Begin

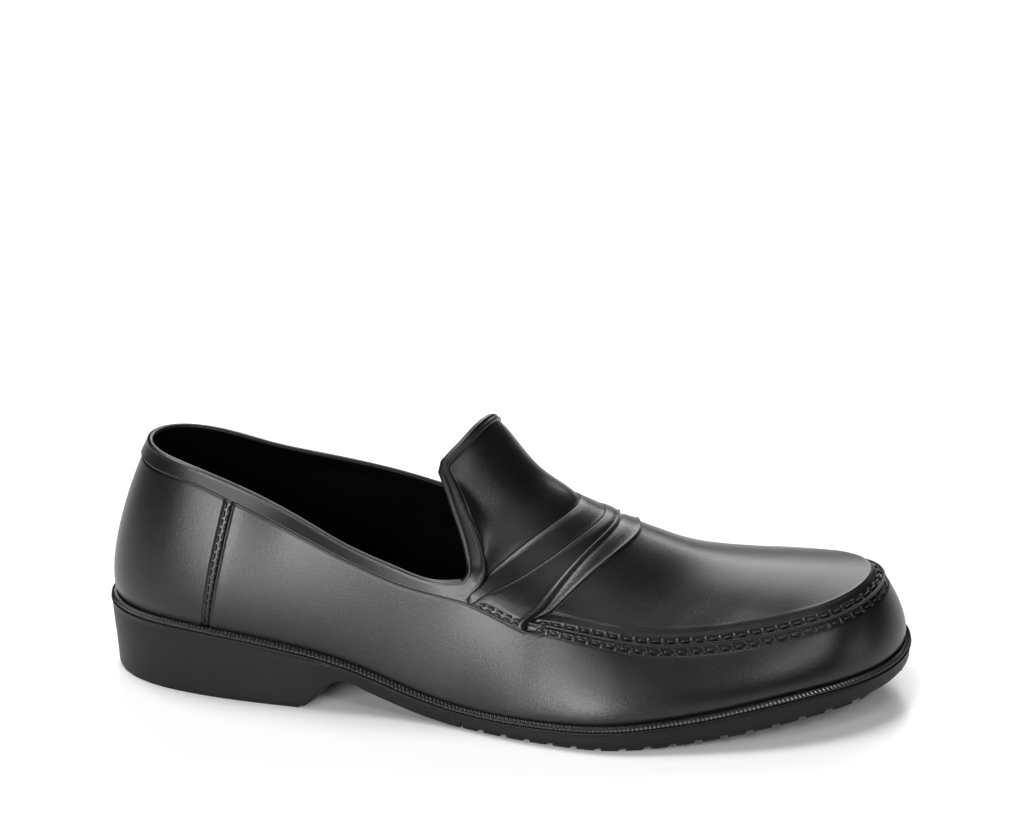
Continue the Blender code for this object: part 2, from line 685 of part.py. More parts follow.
BAR_PITCH = 0.0302
FORE_GROOVES = [(TREAD_START + 0.0205 + BAR_PITCH * i, TREAD_START + 0.0302 + BAR_PITCH * i) for i in range(16)]
FORE_ROWS = [TREAD_START + 0.0025] + with_edges(FORE_GROOVES) + [0.9985]
FORE_ACROSS = (-1, -0.5, -0.055, -0.04, 0.04, 0.055, 0.5, 1)


def fore_lug(s, t):
    cut = any(a + 0.0011 - 1e-6 <= s <= b - 0.0011 + 1e-6 for a, b in FORE_GROOVES) or abs(t) <= 0.04
    return tread_face(s) * HEEL_HEIGHT + (LUG_DEPTH if cut else 0.0)


# Materials and objects
def rubber(name, grey, roughness):
    material = bpy.data.materials.new(name)
    material.use_nodes = True
    shader = next(n for n in material.node_tree.nodes if n.type == "BSDF_PRINCIPLED")
    shader.inputs["Base Color"].default_value = (grey, grey, grey * 1.02, 1)
    shader.inputs["Roughness"].default_value = roughness
    return material


shoe = bpy.data.collections.new("rubber_overshoe")
bpy.context.scene.collection.children.link(shoe)
upper_rubber = rubber("upper_rubber", 0.012, 0.42)
sole_rubber = rubber("sole_rubber", 0.010, 0.50)
welt_rubber = rubber("welt_rubber", 0.011, 0.45)
tread_rubber = rubber("tread_rubber", 0.010, 0.58)

upper_mesh().object("upper", shoe, upper_rubber)
welt_mesh().object("welt", shoe, welt_rubber)
sole_mesh().object("sole", shoe, sole_rubber)
pad_mesh(HEEL_ROWS, HEEL_ACROSS, lambda s: 0.0014, heel_lug, pad_top).object("heel_tread", shoe, tread_rubber)
pad_mesh(FORE_ROWS, FORE_ACROSS, lambda s: 0.0020, fore_lug, pad_top).object("forefoot_tread", shoe, tread_rubber)
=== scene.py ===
# Looks of the rubber overshoe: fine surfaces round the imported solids, moulded stitches, rope welt and rubber.
# The driving sizes, tables and lines are those of the part's own source, so each piece lies where its
# solid does.
import functools
import math

import bpy
import numpy as np
from mathutils import Matrix, Vector


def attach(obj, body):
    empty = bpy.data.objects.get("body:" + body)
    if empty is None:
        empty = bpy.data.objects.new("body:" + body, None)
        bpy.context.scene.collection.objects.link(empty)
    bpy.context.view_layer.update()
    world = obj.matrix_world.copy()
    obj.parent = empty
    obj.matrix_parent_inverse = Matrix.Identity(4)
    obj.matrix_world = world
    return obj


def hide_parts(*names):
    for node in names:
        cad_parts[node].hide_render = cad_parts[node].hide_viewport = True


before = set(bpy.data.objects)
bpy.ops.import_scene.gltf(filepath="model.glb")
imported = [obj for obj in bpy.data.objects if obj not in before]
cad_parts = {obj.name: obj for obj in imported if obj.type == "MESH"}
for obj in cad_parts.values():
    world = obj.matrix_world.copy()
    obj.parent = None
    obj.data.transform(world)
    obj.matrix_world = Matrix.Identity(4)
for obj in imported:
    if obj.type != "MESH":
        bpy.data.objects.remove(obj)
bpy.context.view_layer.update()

# Driving sizes
LENGTH = 0.305
BALL_WIDTH = 0.114
INSTEP_HEIGHT = 0.104
HEEL_HEIGHT = 0.0295
WALL = 0.0015
BAND_RELIEF = 0.0009
TONGUE_RELIEF = 0.0003
PLUG_RELIEF = 0.0008
SEAM_RELIEF = 0.0006
STRAP_RELIEFS = (0.0009, 0.0014, 0.0010, 0.0015)
BAND_WIDTH_SIDE = 0.0068
BAND_WIDTH_TOP = 0.0032
BAND_END = 0.93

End

Quote nothing but the lines that run from the line containing "# Materials and objects" through the line containing "for node in", keeping both of them word for word.

*Result of this exercise*:
# Materials and objects
def rubber(name, grey, roughness):
    material = bpy.data.materials.new(name)
    material.use_nodes = True
    shader = next(n for n in material.node_tree.nodes if n.type == "BSDF_PRINCIPLED")
    shader.inputs["Base Color"].default_value = (grey, grey, grey * 1.02, 1)
    shader.inputs["Roughness"].default_value = roughness
    return material


shoe = bpy.data.collections.new("rubber_overshoe")
bpy.context.scene.collection.children.link(shoe)
upper_rubber = rubber("upper_rubber", 0.012, 0.42)
sole_rubber = rubber("sole_rubber", 0.010, 0.50)
welt_rubber = rubber("welt_rubber", 0.011, 0.45)
tread_rubber = rubber("tread_rubber", 0.010, 0.58)

upper_mesh().object("upper", shoe, upper_rubber)
welt_mesh().object("welt", shoe, welt_rubber)
sole_mesh().object("sole", shoe, sole_rubber)
pad_mesh(HEEL_ROWS, HEEL_ACROSS, lambda s: 0.0014, heel_lug, pad_top).object("heel_tread", shoe, tread_rubber)
pad_mesh(FORE_ROWS, FORE_ACROSS, lambda s: 0.0020, fore_lug, pad_top).object("forefoot_tread", shoe, tread_rubber)
=== scene.py ===
# Looks of the rubber overshoe: fine surfaces round the imported solids, moulded stitches, rope welt and rubber.
# The driving sizes, tables and lines are those of the part's own source, so each piece lies where its
# solid does.
import functools
import math

import bpy
import numpy as np
from mathutils import Matrix, Vector


def attach(obj, body):
    empty = bpy.data.objects.get("body:" + body)
    if empty is None:
        empty = bpy.data.objects.new("body:" + body, None)
        bpy.context.scene.collection.objects.link(empty)
    bpy.context.view_layer.update()
    world = obj.matrix_world.copy()
    obj.parent = empty
    obj.matrix_parent_inverse = Matrix.Identity(4)
    obj.matrix_world = world
    return obj


def hide_parts(*names):
    for node in names:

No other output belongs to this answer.